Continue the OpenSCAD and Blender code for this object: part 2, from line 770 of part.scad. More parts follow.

* * *

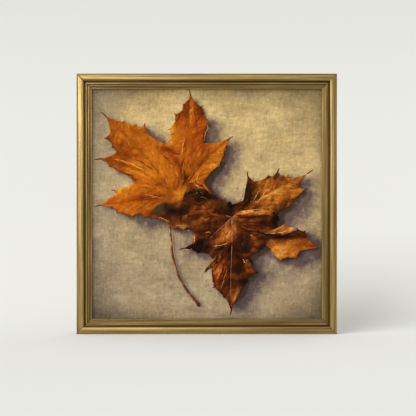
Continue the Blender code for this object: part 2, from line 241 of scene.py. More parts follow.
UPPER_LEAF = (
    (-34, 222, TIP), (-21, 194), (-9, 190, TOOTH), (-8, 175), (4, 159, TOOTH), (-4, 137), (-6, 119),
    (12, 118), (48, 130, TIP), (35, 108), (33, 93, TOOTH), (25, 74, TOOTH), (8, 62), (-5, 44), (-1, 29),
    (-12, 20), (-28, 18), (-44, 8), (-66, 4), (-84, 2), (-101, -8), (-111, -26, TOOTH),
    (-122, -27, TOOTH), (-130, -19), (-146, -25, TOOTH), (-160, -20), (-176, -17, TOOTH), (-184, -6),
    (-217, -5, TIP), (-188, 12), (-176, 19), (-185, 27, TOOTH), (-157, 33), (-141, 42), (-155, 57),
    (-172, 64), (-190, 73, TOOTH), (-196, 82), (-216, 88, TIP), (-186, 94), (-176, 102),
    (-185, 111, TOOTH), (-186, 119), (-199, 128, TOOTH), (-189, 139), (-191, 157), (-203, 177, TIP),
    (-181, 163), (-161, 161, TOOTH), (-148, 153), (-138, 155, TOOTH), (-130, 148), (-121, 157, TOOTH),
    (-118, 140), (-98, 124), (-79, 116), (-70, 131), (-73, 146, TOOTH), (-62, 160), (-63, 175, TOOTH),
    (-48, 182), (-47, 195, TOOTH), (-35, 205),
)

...

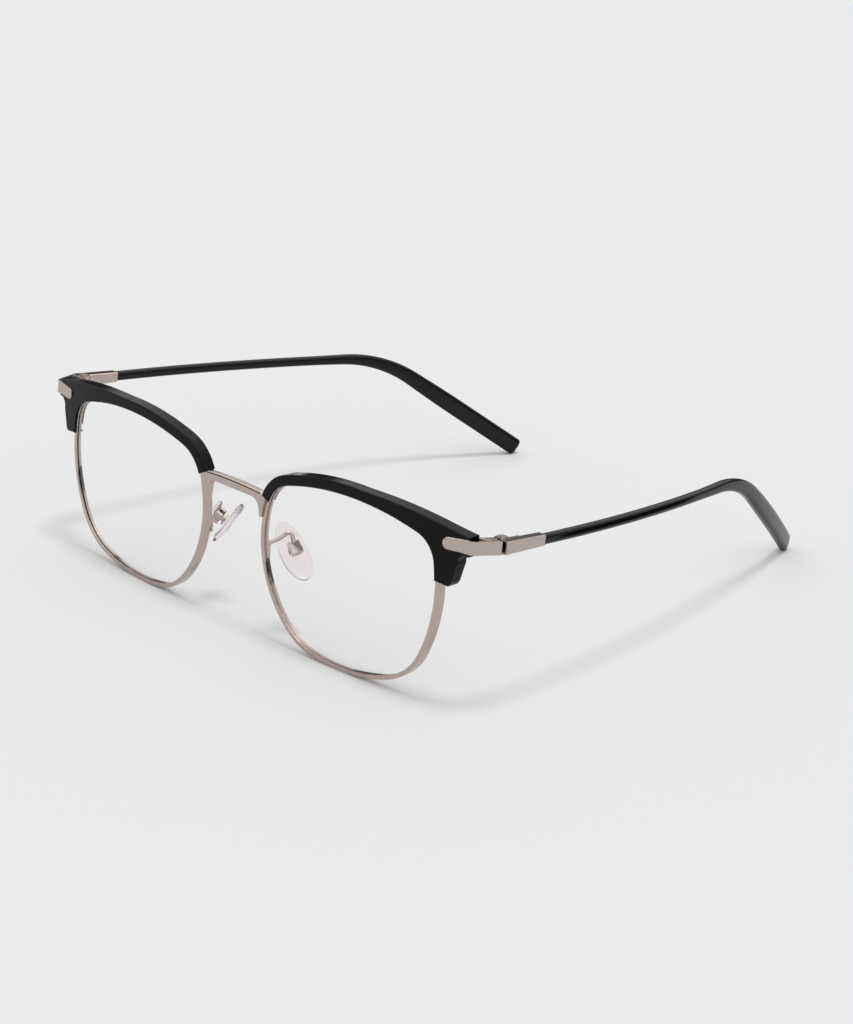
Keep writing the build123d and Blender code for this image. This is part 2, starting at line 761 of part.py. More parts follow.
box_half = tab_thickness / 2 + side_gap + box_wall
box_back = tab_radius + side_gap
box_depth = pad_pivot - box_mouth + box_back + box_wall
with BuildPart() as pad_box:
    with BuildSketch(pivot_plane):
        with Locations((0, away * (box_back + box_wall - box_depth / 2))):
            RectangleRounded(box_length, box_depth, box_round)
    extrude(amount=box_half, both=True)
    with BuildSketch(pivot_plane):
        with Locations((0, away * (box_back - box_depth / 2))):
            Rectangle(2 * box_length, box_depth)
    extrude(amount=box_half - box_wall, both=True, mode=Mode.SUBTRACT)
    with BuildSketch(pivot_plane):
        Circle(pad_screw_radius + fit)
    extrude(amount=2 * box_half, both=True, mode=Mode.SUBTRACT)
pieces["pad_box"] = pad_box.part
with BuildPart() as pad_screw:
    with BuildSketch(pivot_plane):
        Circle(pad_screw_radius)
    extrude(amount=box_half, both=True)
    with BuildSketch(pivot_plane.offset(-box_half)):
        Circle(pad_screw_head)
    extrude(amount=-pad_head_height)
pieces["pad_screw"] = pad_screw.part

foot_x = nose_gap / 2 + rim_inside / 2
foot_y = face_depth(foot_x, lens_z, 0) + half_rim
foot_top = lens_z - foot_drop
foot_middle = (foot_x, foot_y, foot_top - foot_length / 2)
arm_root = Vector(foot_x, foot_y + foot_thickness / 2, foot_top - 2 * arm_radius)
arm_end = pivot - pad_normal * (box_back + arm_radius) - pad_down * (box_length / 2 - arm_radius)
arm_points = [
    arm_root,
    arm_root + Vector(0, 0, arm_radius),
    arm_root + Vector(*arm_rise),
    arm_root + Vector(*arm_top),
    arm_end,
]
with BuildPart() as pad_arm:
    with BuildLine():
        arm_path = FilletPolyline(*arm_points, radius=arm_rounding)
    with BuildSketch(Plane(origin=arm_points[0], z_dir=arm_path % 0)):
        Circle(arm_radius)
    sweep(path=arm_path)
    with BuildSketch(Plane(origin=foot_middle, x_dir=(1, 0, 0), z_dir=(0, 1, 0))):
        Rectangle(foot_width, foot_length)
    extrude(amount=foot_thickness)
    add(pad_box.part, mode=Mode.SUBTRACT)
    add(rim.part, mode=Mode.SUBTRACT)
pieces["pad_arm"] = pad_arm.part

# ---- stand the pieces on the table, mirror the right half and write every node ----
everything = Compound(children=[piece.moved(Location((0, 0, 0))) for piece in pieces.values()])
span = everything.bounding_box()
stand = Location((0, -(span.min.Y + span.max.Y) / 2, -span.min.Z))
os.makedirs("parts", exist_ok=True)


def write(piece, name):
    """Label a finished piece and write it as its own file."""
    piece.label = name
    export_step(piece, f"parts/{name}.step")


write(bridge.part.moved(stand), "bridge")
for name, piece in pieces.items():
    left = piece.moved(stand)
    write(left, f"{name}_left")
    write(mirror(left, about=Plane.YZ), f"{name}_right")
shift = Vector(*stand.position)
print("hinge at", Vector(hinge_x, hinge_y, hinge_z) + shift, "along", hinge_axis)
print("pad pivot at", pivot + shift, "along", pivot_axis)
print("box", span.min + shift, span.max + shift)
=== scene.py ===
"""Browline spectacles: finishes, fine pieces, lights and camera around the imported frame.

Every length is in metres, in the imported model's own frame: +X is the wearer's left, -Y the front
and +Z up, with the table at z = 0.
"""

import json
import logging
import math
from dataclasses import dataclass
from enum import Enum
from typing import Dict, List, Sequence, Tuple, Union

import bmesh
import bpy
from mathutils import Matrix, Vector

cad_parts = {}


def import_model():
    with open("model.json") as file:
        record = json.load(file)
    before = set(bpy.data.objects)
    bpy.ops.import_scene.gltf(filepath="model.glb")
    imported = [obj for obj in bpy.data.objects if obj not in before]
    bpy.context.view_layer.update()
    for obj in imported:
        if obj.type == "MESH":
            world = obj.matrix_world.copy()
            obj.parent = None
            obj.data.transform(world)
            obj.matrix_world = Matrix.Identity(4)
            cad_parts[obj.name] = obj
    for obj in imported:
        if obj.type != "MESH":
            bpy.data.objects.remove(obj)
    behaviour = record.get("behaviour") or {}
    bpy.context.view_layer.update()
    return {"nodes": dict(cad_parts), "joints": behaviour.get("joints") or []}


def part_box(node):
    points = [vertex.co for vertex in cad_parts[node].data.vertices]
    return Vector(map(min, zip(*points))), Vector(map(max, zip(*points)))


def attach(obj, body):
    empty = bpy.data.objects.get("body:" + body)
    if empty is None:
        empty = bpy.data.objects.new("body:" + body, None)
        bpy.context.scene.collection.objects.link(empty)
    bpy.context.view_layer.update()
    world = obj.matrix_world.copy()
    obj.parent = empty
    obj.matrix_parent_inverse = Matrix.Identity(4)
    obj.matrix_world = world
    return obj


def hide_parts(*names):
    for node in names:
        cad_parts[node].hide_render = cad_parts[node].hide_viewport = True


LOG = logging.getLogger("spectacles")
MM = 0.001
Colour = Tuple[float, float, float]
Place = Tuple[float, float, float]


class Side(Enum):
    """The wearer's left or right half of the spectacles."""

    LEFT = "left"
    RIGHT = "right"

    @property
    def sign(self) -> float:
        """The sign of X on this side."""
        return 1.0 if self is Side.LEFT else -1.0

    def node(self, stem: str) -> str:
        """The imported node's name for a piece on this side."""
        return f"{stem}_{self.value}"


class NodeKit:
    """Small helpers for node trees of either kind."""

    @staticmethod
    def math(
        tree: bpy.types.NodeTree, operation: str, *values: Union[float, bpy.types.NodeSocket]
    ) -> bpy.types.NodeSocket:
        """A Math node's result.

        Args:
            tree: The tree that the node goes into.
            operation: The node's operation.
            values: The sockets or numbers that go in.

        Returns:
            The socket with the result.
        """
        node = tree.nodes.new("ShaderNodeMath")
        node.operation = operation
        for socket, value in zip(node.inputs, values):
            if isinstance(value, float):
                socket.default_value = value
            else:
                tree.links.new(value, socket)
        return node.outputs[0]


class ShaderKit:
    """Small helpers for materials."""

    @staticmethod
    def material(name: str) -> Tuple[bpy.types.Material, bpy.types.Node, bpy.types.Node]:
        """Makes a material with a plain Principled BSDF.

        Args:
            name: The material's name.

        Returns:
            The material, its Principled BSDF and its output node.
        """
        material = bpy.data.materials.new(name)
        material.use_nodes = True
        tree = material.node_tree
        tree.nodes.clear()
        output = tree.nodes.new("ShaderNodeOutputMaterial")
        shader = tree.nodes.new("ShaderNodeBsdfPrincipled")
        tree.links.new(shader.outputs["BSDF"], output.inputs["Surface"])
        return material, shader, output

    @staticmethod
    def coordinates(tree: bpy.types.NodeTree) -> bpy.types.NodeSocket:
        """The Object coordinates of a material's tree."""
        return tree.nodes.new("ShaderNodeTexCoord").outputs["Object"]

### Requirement
Extract exactly and only these lines: the line containing "cad_parts[node].hide_render = cad_parts[node].hide_viewport", the line containing "name: The material's name.", and every line between them.

### The answer
        cad_parts[node].hide_render = cad_parts[node].hide_viewport = True


LOG = logging.getLogger("spectacles")
MM = 0.001
Colour = Tuple[float, float, float]
Place = Tuple[float, float, float]


class Side(Enum):
    """The wearer's left or right half of the spectacles."""

    LEFT = "left"
    RIGHT = "right"

    @property
    def sign(self) -> float:
        """The sign of X on this side."""
        return 1.0 if self is Side.LEFT else -1.0

    def node(self, stem: str) -> str:
        """The imported node's name for a piece on this side."""
        return f"{stem}_{self.value}"


class NodeKit:
    """Small helpers for node trees of either kind."""

    @staticmethod
    def math(
        tree: bpy.types.NodeTree, operation: str, *values: Union[float, bpy.types.NodeSocket]
    ) -> bpy.types.NodeSocket:
        """A Math node's result.

        Args:
            tree: The tree that the node goes into.
            operation: The node's operation.
            values: The sockets or numbers that go in.

        Returns:
            The socket with the result.
        """
        node = tree.nodes.new("ShaderNodeMath")
        node.operation = operation
        for socket, value in zip(node.inputs, values):
            if isinstance(value, float):
                socket.default_value = value
            else:
                tree.links.new(value, socket)
        return node.outputs[0]


class ShaderKit:
    """Small helpers for materials."""

    @staticmethod
    def material(name: str) -> Tuple[bpy.types.Material, bpy.types.Node, bpy.types.Node]:
        """Makes a material with a plain Principled BSDF.

        Args:
            name: The material's name.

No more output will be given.